YOUR GOAL: Extract all of the entries and set them down verbatim.
-----
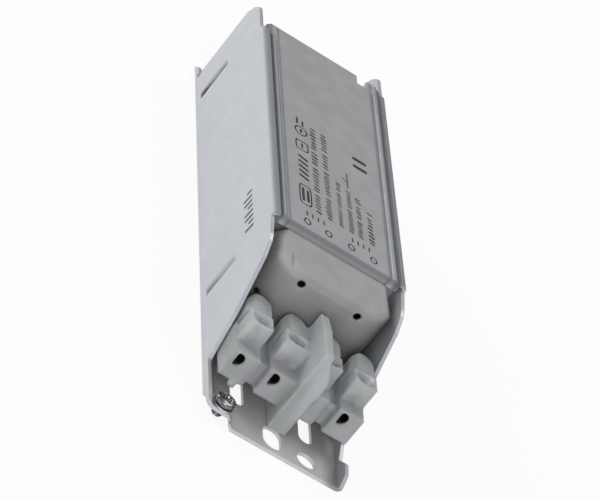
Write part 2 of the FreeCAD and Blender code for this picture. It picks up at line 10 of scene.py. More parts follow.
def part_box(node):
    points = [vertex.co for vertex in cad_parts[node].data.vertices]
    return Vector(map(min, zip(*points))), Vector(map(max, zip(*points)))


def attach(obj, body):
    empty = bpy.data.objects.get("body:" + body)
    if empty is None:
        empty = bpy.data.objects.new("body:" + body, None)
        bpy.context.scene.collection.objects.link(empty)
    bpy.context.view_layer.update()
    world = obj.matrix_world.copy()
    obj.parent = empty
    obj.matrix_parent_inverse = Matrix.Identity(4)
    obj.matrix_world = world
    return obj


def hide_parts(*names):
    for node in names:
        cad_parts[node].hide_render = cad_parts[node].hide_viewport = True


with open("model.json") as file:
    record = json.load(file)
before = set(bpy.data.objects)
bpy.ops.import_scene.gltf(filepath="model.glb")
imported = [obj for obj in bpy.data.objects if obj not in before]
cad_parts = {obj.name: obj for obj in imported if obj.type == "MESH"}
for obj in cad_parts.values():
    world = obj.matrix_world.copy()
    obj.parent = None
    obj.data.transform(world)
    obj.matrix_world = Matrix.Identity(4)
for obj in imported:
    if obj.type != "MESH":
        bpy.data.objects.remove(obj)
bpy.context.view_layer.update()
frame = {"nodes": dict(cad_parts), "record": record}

MM = 0.001

# Corners of the channel, in metres
BASE_LOW, BASE_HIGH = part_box("base_channel")


# Camera: the pose that was fitted to the edges in the photograph

IMAGE_WIDTH = 600
FOCAL_PIXELS = 3645.86
SENSOR_WIDTH = 36.0
CLIP_NEAR = 0.05
CLIP_FAR = 50.0
CAMERA_PLACE = Vector((-0.30892, -0.82256, 0.40093))
CAMERA_RIGHT = Vector((0.81433, -0.03613, 0.57927))
CAMERA_DOWN = Vector((0.47984, -0.51958, -0.70696))
CAMERA_FORWARD = Vector((0.32652, 0.85366, -0.40577))


def add_camera():
    data = bpy.data.cameras.new("camera")
    data.sensor_width = SENSOR_WIDTH
    data.lens = FOCAL_PIXELS / IMAGE_WIDTH * SENSOR_WIDTH
    data.clip_start = CLIP_NEAR
    data.clip_end = CLIP_FAR
    camera = bpy.data.objects.new("camera", data)
    turn = Matrix((CAMERA_RIGHT, -CAMERA_DOWN, -CAMERA_FORWARD)).transposed().to_4x4()
    camera.matrix_world = Matrix.Translation(CAMERA_PLACE) @ turn
    bpy.context.scene.collection.objects.link(camera)
    bpy.context.scene.camera = camera


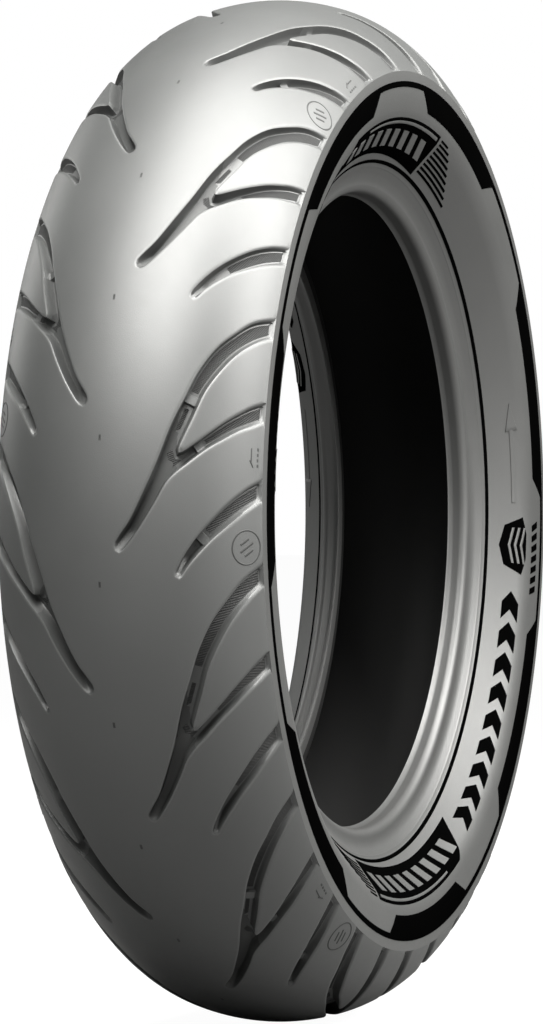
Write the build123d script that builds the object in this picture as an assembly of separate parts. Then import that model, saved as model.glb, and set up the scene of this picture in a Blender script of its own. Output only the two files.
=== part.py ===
from build123d import *
import os
from math import cos, radians, sin

# Motorcycle rear tyre, 170/70B16 class, unmounted.  Millimetres.
# +Z is up, the axle runs along Y, and the origin is the centre of the tyre.
# Half sections are drawn on XY, with x the distance from the centre plane and y the radius,
# then stood up and turned about the axle.  A heading is measured from outboard, clockwise.

# ---- driving dimensions -------------------------------------------------------------------
CROWN_R = 322.7             # tread radius on the centre plane
CROWN_ARC = (114.8, 18.14)  # radius and turn of the middle of the tread
SHOULDER_ARC = (80.14, 45.91)
SHOULDER_BREAK = 84.6       # heading of the sidewall where it leaves the tread edge
SIDEWALL_RUNS = [("arc", 79.5, 17.4), ("arc", 27.4, 27.0), ("line", 27.2)]
RIM_LINE_TURN = 44.4        # the sidewall flattens by this much at the rim line
BEAD_RUNS = [("line", 7.1), ("arc", 12.0, -39.0), ("arc", 5.5, 90.0), ("line", 3.5)]
TOE = (39.2, 199.1)         # inner lip of the bead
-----
EXERCISE ANSWER:
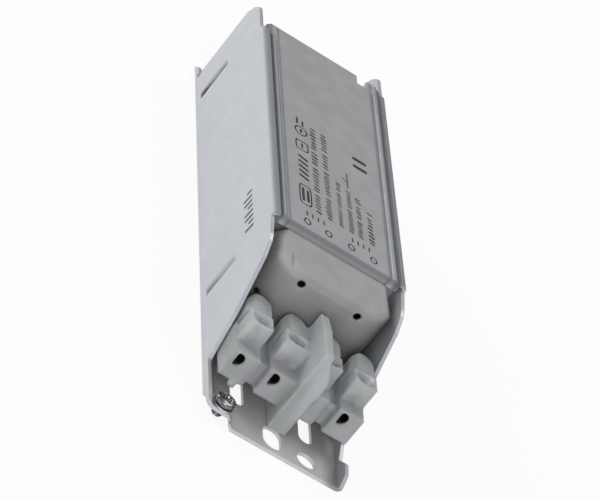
Write part 2 of the FreeCAD and Blender code for this picture. It picks up at line 10 of scene.py. More parts follow.
def part_box(node):
    points = [vertex.co for vertex in cad_parts[node].data.vertices]
    return Vector(map(min, zip(*points))), Vector(map(max, zip(*points)))


def attach(obj, body):
    empty = bpy.data.objects.get("body:" + body)
    if empty is None:
        empty = bpy.data.objects.new("body:" + body, None)
        bpy.context.scene.collection.objects.link(empty)
    bpy.context.view_layer.update()
    world = obj.matrix_world.copy()
    obj.parent = empty
    obj.matrix_parent_inverse = Matrix.Identity(4)
    obj.matrix_world = world
    return obj


def hide_parts(*names):
    for node in names:
        cad_parts[node].hide_render = cad_parts[node].hide_viewport = True


with open("model.json") as file:
    record = json.load(file)
before = set(bpy.data.objects)
bpy.ops.import_scene.gltf(filepath="model.glb")
imported = [obj for obj in bpy.data.objects if obj not in before]
cad_parts = {obj.name: obj for obj in imported if obj.type == "MESH"}
for obj in cad_parts.values():
    world = obj.matrix_world.copy()
    obj.parent = None
    obj.data.transform(world)
    obj.matrix_world = Matrix.Identity(4)
for obj in imported:
    if obj.type != "MESH":
        bpy.data.objects.remove(obj)
bpy.context.view_layer.update()
frame = {"nodes": dict(cad_parts), "record": record}

MM = 0.001

# Corners of the channel, in metres
BASE_LOW, BASE_HIGH = part_box("base_channel")


# Camera: the pose that was fitted to the edges in the photograph

IMAGE_WIDTH = 600
FOCAL_PIXELS = 3645.86
SENSOR_WIDTH = 36.0
CLIP_NEAR = 0.05
CLIP_FAR = 50.0
CAMERA_PLACE = Vector((-0.30892, -0.82256, 0.40093))
CAMERA_RIGHT = Vector((0.81433, -0.03613, 0.57927))
CAMERA_DOWN = Vector((0.47984, -0.51958, -0.70696))
CAMERA_FORWARD = Vector((0.32652, 0.85366, -0.40577))


def add_camera():
    data = bpy.data.cameras.new("camera")
    data.sensor_width = SENSOR_WIDTH
    data.lens = FOCAL_PIXELS / IMAGE_WIDTH * SENSOR_WIDTH
    data.clip_start = CLIP_NEAR
    data.clip_end = CLIP_FAR
    camera = bpy.data.objects.new("camera", data)
    turn = Matrix((CAMERA_RIGHT, -CAMERA_DOWN, -CAMERA_FORWARD)).transposed().to_4x4()
    camera.matrix_world = Matrix.Translation(CAMERA_PLACE) @ turn
    bpy.context.scene.collection.objects.link(camera)
    bpy.context.scene.camera = camera


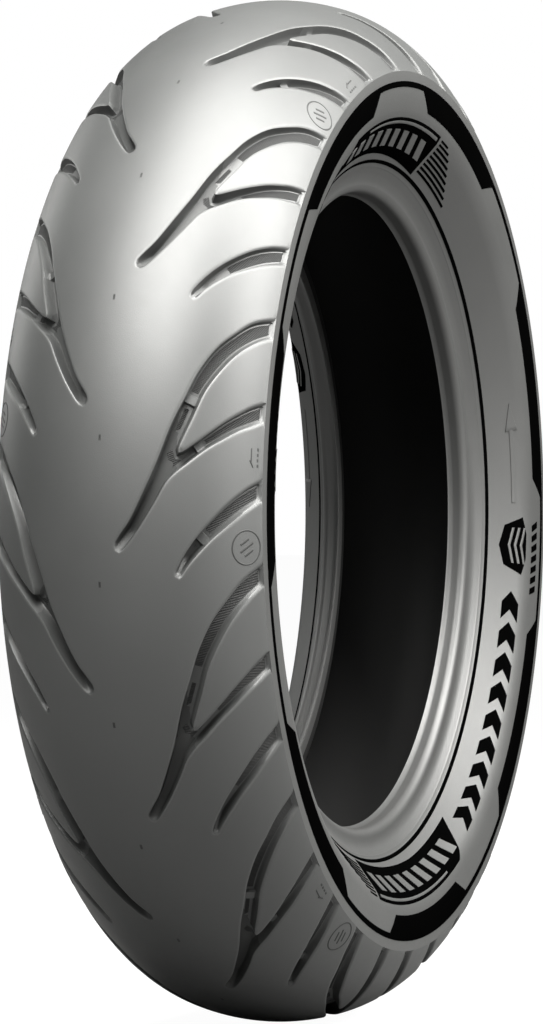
Write the build123d script that builds the object in this picture as an assembly of separate parts. Then import that model, saved as model.glb, and set up the scene of this picture in a Blender script of its own. Output only the two files.
=== part.py ===
from build123d import *
import os
from math import cos, radians, sin

# Motorcycle rear tyre, 170/70B16 class, unmounted.  Millimetres.
# +Z is up, the axle runs along Y, and the origin is the centre of the tyre.
# Half sections are drawn on XY, with x the distance from the centre plane and y the radius,
# then stood up and turned about the axle.  A heading is measured from outboard, clockwise.

# ---- driving dimensions -------------------------------------------------------------------
CROWN_R = 322.7             # tread radius on the centre plane
CROWN_ARC = (114.8, 18.14)  # radius and turn of the middle of the tread
SHOULDER_ARC = (80.14, 45.91)
SHOULDER_BREAK = 84.6       # heading of the sidewall where it leaves the tread edge
SIDEWALL_RUNS = [("arc", 79.5, 17.4), ("arc", 27.4, 27.0), ("line", 27.2)]
RIM_LINE_TURN = 44.4        # the sidewall flattens by this much at the rim line
BEAD_RUNS = [("line", 7.1), ("arc", 12.0, -39.0), ("arc", 5.5, 90.0), ("line", 3.5)]
TOE = (39.2, 199.1)         # inner lip of the bead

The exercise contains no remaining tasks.